Royal Truman is a young-earth creationist affiliated with Answers in Genesis. Truman does have a Ph.D. in organic chemistry, and is thus qualified to sign onto the Discovery Institute’s nonsense petition A Scientific Dissent from Darwinism, and is also on the CMI list of scientists alive today who accept the biblical account of creation. Of course, we have found no actual scientific research publications to his name, so he doesn’t really seem to be a scientist, but his name fills lists that would be embarrassingly empty if stricter criteria for “scientist” were used, so there you go. He has written
several articles for the Creation Ex Nihilo Technical Journal and the pseudoscientific Journal of Creation, but that’s not quite the same.
Though not, perhaps, among the creationist movement’s most obvious celebrities, Truman has been in the game for a while, and may probably be credited with many now well-established creationist gambits involving misunderstandings of information theory. Some comments on some of his arguments can be found here.
Diagnosis: Though more coherent and knowledgeable than many young earth creationists, Truman’s religiously motivated misunderstandings of evolution and the scientific theories he invokes to argue against evolution are rather instructive. And he certainly provides further illumination, if any were needed, of the intellectual bankruptcy of the Discovery Institute petition.

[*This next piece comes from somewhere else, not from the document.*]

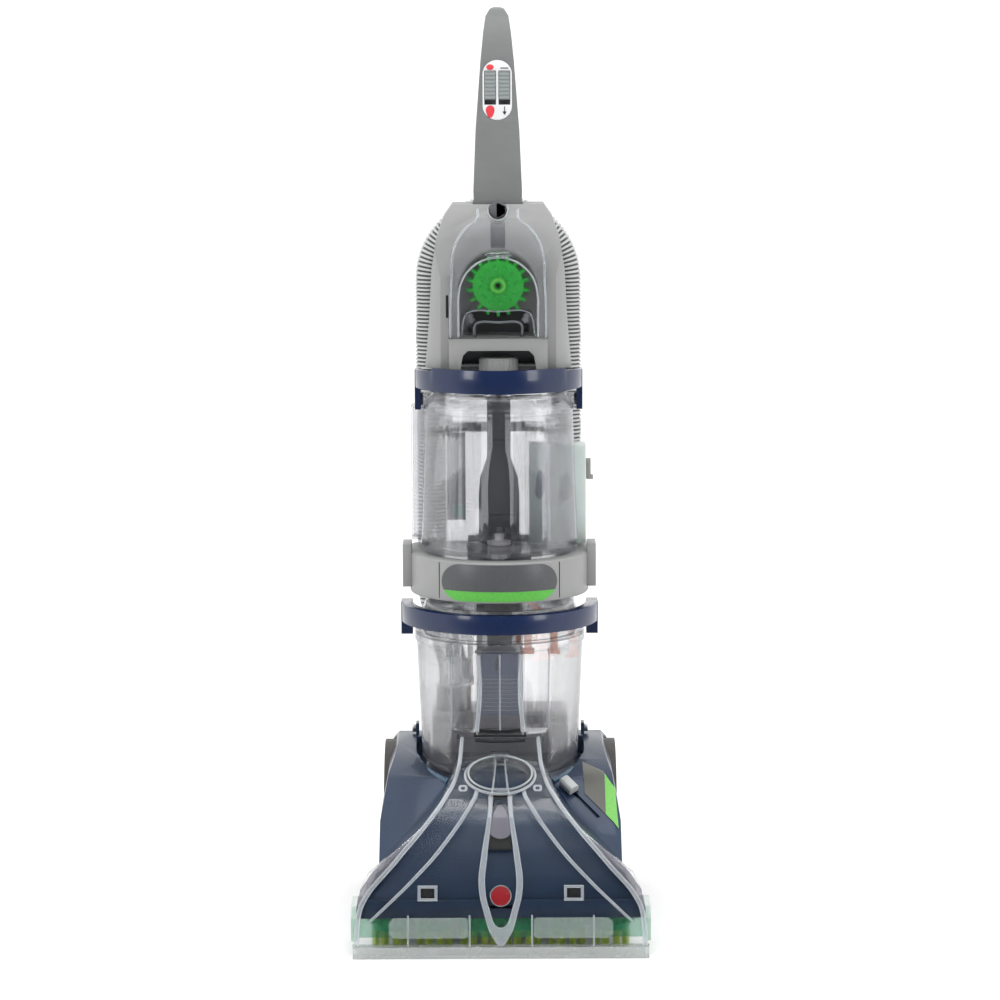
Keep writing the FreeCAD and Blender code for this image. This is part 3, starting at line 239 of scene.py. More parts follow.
# Wheels in filled polypropylene: dark brown-grey and waxy.
WHEEL = moulded("polypropylene_wheel", "2A2826", "393633", 0.5, grain=1.2, depth=0.08)
# Pale grey ABS of the speed lever and the detergent cap: the lightest moulded grey on the machine.
PALE = moulded("abs_pale_grey", "B0B3B3", "C0C3C2", 0.38, grain=0.9, depth=0.04)
# Mid-grey ABS of the two slide switches.
SWITCH = moulded("abs_switch_grey", "7D8383", "8B9191", 0.4, grain=0.9, depth=0.04)
# White ABS switch plate: smooth and bright under its printed marks.
WHITE = moulded("abs_white_plate", "CDD0D1", "DADCDC", 0.3, grain=2.0, depth=0.02)
# Corrugated vinyl hose: pale ridges, and grooves darkened with painted shade.
HOSE = hose_vinyl()
# Bright green soft plastic of the small hand brush, slightly lit through.
TOOL = moulded("soft_vinyl_green", "1DA634", "2CBF40", 0.38, grain=1.2, depth=0.05, Subsurface_Weight=0.15)
# Emerald polypropylene of the brush gears and discs.
GEAR = moulded("polypropylene_green", "078A55", "14A870", 0.4, grain=1.2, depth=0.05)
# The same green above, lime bristle below, in one turned brush.
BRUSH = printed("polypropylene_green_lime_bristle", ("078A55", "12A46C"), ("9DB52C", "C2CE4A"), "Z", 27.1, True)
# Green translucent skirt and end caps of the brush block, under its dark moulded deck.
SKIRT = deck_and_skirt()
# Nylon bristle: yellow-green and a little shiny.
BRISTLE = moulded("nylon_bristle_lime", "8FB03A", "B4CC52", 0.45, grain=0.6, depth=0.08, drift=9.0)
# Orange acetal clips.
ORANGE = moulded("acetal_orange", "E26A1C", "F0863A", 0.35, grain=1.0, depth=0.04)
# Foamed polypropylene float: pale and dull.
FLOAT = moulded("polypropylene_float", "B6B9BA", "C6C9CA", 0.5, grain=1.3, depth=0.1)
# Rubber gasket, matt black.
RUBBER = moulded("rubber_black", "101112", "1B1C1D", 0.62, grain=0.7, depth=0.08)
# Light warm-grey ABS of the motor pod: reads as a soft pale shape behind the lower tank.
POD = moulded("abs_warm_grey", "A3A2A5", "B1B0B2", 0.44, grain=0.9, depth=0.06)
# Red enamel badge with a clear coat.
RED = moulded("enamel_red", "8E0714", "AE101E", 0.22, grain=2.5, depth=0.02, Coat_Weight=0.5)
# Pale milky polypropylene of the detergent bottle.
MILKY = moulded("polypropylene_milky", "C2C6C2", "D2D5D1", 0.42, grain=1.6, depth=0.05, Subsurface_Weight=0.2)
# Turned steel pins and screws: faint rings and small bright glints.
STEEL = brushed_steel()
# Printed film on the cradle: dark grey field over one green band.
CRADLE_PRINT = printed("film_dark_grey_green_band", ("444548", "515255"), ("3F9E36", "62B544"), "Z", 425.5, True)
# Printed film by the lever: warm grey field with a green edge.
SPEED_PRINT = printed("film_grey_green_edge", ("50504B", "5C5C56"), ("5DB545", "80C85C"), "X", 131.5, False)
# Clear polycarbonate: suction hood, thick, with bright edges.
HOOD = see_through("polycarbonate_hood", "F2F6F8", "8A939A", 0.15, 0.8, roughness=0.03, ripple=0.4)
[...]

Note: we have ultimately decided against giving a separate entry to John Trumbo, journalist of Seattle’s KOMO news and the Seattle Times. In 2012 Trumbo wrote and article, which KOMO published as news, about creationist claims about how the Arizona sandstones are proof of Noah’s flood, with utter incredulity and not a single critical point (he did include the comments from several creationists, however.) Well, Trumbo might be a creationist, but he might also just be a bad journalist, and although bad journalism is bad and may help enable lunacy, it is not exactly lunacy. KOMO news, on their side, asked readers to “please note that we shared this story on our Facebook page because it is currently one of the most popular stories on our website. We are not promoting any agenda, including ‘young-earth creationism’.” Publishing the story on their Facebook page seems to be, by definition, promoting young-earth creationism.
I sure hope the next entry has the last name of Trump (you will likely need a few entries for various members of the family).